Over the years I have worked as an Ojibwa Language Teacher, been a TA for Ojibwa Instructors at tribal colleges, developed Ojibwa curriculum and support materials, evaluated Ojibwa Language Programs at pre-primary, lower elementary and elementary levels, as well as held a Director's Position at the Oshki'minowa Baamoozhegamig.  I have also been admitted as an Expert Witness in the areas of Genealogy and Ojibwa Language in tribal forums.

My background in Anishinaabemowin has also been an indispensable tool in my genealogical toolbox. I can't tell you how many times a family has come to me having researched a person for years or decades and found nothing, when the answer was sitting right in front of their nose the whole time, but they didn't know it. Or how many times families have mistakenly included an individual whose name may be similar in some aspect to the name of an ancestor that they are researching. Tribes have made these mistakes too.  I could go on and on with stories of these types of genealogical errors. It happens quite frequently, in part because most people do not have a knowledge of the language that these names are written in, or what the the names mean.

Sometimes I will be called upon to identify a person whose name has been badly butchered by non-native speakers attempting to write an Anishinaabe name in a non-native language (English, French, or German typically in the Great Lakes). This was usually compounded by the fact that the Anishinaabeg speakers at the time most of the earlier records were created often only spoke Anishinaabemowin and/or spoke in broken English/French/German.
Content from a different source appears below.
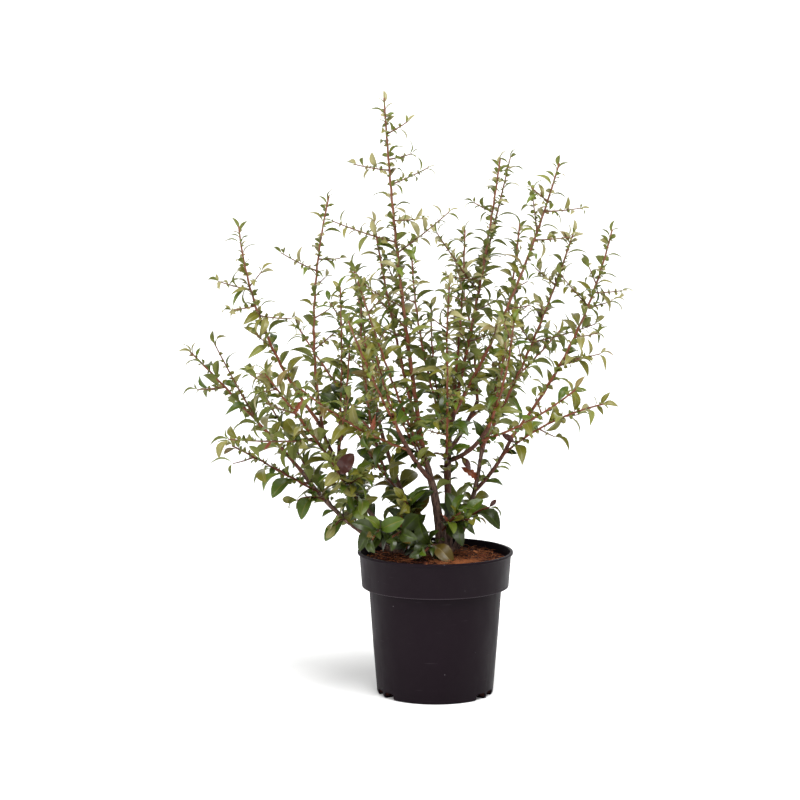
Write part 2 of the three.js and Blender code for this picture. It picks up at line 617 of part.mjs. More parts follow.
addPart('pot', potSolid(), POT_COLOUR, 0.45);
addPart('potting_mix', soilSolid(), SOIL_COLOUR, 0.95);
for (const [name, limb] of Object.entries(LIMBS)) {
  addPart(name, limbSolid(name), limb.from ? OLD_WOOD_COLOUR : YOUNG_WOOD_COLOUR, 0.8);
}
Object.entries(MASSES).forEach(([name, mass], index) => {
  const colour = new THREE.Color(LEAF_LOW_COLOUR);
  colour.lerp(new THREE.Color(LEAF_HIGH_COLOUR), crownRise(mass.tip[2]));
  addPart(name, massSolid(name, index + 1), colour, 0.5);
});

export default group;
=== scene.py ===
"""The looks of a young flowering quince shrub in a round nursery pot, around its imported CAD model.

Stems, twigs and leaves grow from the same limbs and by the same rule as the solids do, and the rule
is carried on here to finer twigs and to every leaf. Metres, +Z up. The origin is the middle of the
pot's flat underside, +X is to the right and +Y to the back.
"""

import math
from collections import namedtuple

import bpy
import numpy as np
from mathutils import Euler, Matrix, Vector, noise


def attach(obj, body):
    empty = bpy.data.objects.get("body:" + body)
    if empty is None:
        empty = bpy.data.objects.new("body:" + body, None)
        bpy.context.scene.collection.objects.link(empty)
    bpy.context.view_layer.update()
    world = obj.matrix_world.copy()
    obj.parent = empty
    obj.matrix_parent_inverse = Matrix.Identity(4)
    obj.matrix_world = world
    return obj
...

For the most part, Anishinaabeg of the 17th century could not read or write themselves and therefore offered limited input beyond that of the spoken word at the time of a records creation. Because of this fact, they would have had little capability to correct any errors that may have been recorded. Other times I am called upon to translate some passage written in Anishinaabemowin, perhaps in a newspapers, or some other historical record. Most times, people just want to know what their ancestors' names mean, or maybe what their clan was. I do not name people, places, or things. I am not Midewiwin and I cannot do that.